### Problem statement
Everything from the first line of the entries below through the line holding "ARM_PIVOT[1] + ARM_REACH" must be printed exactly as written.

[Items from a data source]
>>

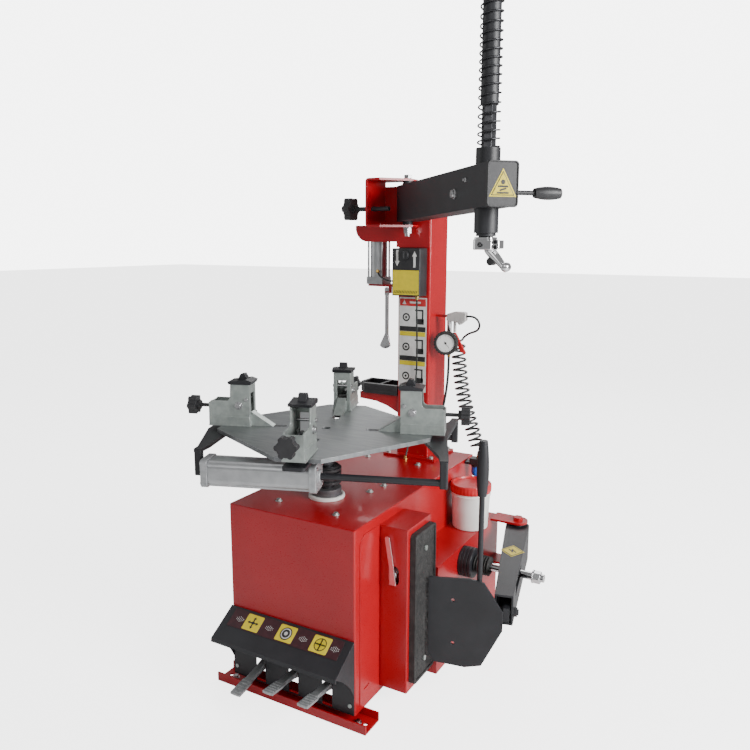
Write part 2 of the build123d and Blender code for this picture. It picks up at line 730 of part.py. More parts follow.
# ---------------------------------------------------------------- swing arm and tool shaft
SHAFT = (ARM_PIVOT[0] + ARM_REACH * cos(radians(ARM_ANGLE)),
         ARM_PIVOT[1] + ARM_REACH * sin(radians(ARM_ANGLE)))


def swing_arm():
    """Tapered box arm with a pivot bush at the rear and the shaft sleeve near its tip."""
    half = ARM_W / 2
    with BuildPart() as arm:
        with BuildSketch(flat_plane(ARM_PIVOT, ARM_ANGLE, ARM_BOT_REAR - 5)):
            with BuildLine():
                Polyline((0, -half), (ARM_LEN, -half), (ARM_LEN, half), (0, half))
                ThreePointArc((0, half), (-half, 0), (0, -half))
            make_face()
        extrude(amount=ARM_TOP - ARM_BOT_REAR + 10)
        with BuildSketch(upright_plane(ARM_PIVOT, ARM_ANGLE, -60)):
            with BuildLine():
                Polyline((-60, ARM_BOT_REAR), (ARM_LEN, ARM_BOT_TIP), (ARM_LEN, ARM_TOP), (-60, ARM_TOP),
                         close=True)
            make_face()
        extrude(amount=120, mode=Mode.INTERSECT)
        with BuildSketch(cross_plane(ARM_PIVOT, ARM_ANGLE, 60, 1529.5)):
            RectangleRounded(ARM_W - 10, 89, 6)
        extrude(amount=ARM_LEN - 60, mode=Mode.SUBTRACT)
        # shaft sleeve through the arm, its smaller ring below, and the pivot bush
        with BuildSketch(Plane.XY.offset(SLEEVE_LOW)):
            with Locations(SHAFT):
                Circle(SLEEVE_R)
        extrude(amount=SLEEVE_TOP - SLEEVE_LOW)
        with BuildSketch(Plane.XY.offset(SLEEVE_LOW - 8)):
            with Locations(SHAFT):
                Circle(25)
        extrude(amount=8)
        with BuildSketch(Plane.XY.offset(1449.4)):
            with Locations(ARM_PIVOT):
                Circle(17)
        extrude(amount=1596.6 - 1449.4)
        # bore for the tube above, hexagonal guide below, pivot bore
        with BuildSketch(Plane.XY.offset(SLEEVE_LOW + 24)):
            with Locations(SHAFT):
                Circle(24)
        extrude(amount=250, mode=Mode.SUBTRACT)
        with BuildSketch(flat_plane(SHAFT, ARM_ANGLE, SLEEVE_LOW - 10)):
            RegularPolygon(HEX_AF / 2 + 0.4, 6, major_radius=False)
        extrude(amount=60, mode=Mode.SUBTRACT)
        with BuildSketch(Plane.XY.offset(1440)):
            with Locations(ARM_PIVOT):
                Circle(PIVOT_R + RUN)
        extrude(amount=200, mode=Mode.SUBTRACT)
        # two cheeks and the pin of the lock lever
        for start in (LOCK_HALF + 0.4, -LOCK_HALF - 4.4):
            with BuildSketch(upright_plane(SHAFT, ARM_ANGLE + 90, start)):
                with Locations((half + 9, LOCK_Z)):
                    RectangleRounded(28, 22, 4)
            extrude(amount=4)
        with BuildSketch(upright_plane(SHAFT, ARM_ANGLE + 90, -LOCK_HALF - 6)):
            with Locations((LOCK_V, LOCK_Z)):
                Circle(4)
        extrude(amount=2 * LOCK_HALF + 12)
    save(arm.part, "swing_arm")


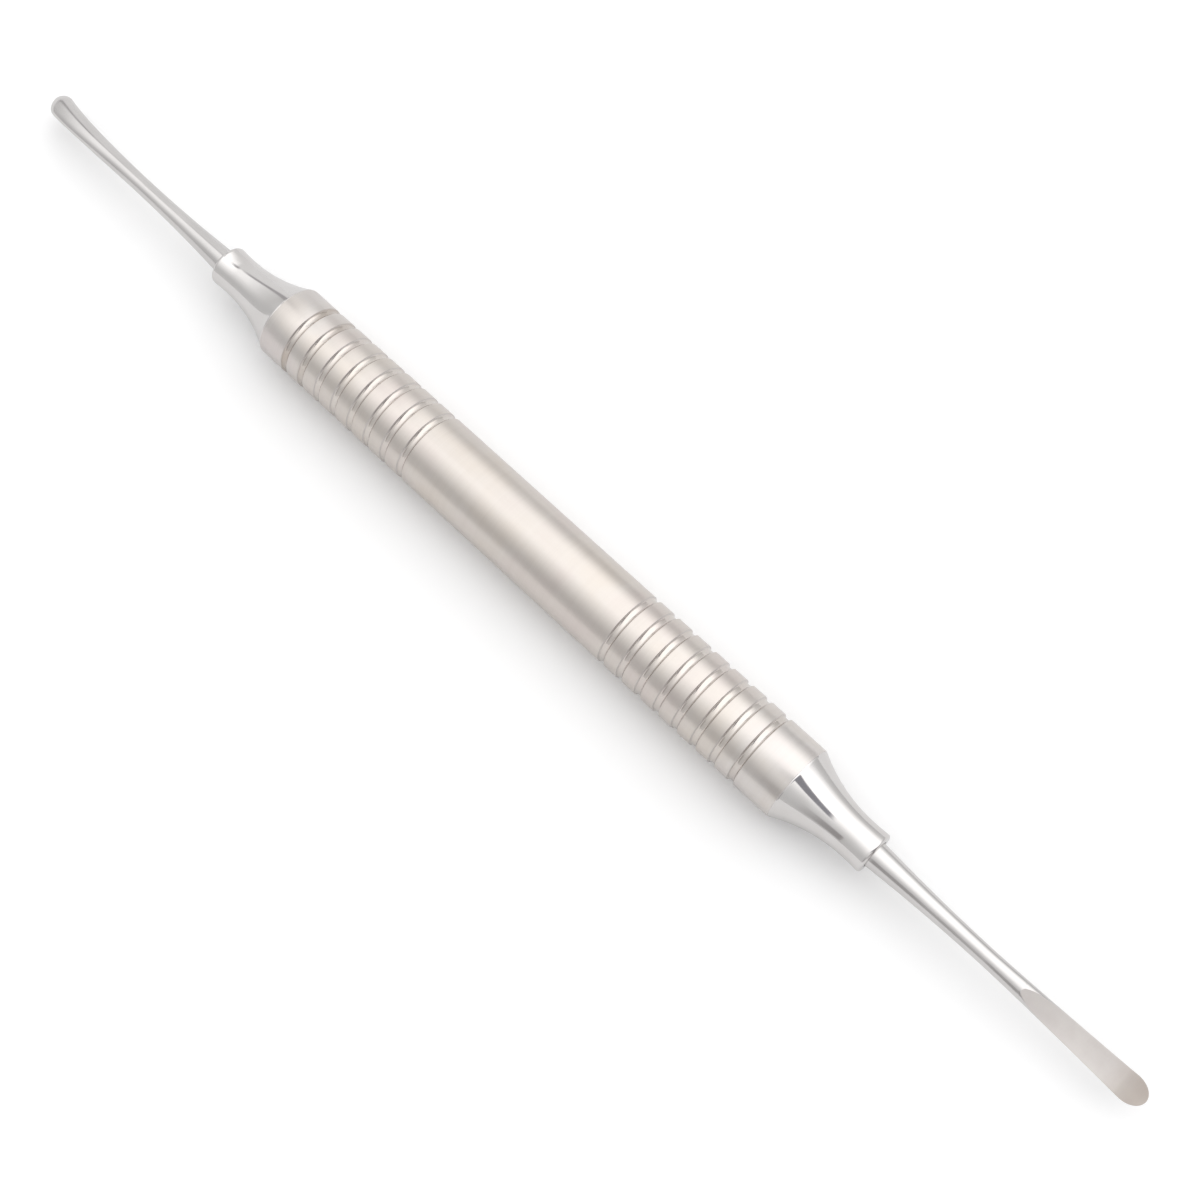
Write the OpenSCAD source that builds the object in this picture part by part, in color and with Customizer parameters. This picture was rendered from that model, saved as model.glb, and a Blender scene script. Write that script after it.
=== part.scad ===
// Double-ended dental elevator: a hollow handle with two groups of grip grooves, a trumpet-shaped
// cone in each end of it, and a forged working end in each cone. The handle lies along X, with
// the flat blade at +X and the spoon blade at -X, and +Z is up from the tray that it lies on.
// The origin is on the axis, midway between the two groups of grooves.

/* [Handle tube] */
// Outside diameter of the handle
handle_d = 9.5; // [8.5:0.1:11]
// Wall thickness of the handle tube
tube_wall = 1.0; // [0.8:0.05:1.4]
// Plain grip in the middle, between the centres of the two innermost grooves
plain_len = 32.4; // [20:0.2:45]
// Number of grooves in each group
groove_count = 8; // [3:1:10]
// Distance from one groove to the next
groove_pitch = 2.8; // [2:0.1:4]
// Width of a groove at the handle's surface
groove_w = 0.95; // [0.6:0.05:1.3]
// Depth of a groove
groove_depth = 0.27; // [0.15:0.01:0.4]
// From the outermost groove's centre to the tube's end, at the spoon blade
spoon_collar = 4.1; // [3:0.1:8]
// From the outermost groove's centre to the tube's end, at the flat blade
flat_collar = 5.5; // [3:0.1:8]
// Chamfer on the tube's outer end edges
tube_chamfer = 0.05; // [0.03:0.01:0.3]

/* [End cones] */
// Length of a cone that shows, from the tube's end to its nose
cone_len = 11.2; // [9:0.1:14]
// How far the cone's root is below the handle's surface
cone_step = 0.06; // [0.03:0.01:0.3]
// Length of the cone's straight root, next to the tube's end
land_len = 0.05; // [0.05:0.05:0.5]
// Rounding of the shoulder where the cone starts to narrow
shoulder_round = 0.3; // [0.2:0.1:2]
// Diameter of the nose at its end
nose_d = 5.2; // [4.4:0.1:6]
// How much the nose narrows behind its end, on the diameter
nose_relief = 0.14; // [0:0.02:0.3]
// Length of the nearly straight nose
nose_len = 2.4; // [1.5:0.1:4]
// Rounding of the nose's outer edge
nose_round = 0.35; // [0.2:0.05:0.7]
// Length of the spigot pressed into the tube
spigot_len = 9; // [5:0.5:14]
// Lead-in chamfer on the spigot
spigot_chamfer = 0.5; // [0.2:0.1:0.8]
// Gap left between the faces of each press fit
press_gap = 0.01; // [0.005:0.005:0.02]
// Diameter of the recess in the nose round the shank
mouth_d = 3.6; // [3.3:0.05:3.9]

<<

### Exercise answer
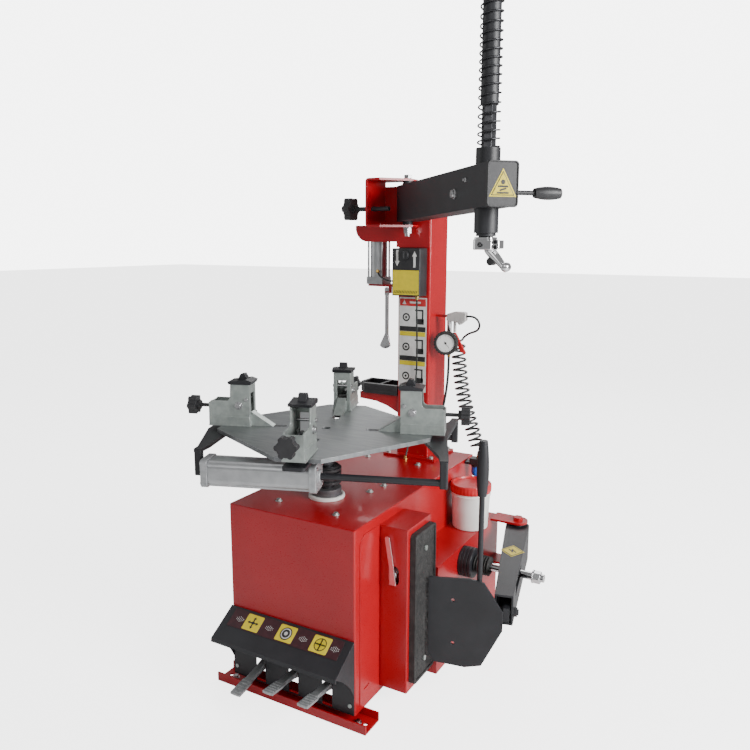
Write part 2 of the build123d and Blender code for this picture. It picks up at line 730 of part.py. More parts follow.
# ---------------------------------------------------------------- swing arm and tool shaft
SHAFT = (ARM_PIVOT[0] + ARM_REACH * cos(radians(ARM_ANGLE)),
         ARM_PIVOT[1] + ARM_REACH * sin(radians(ARM_ANGLE)))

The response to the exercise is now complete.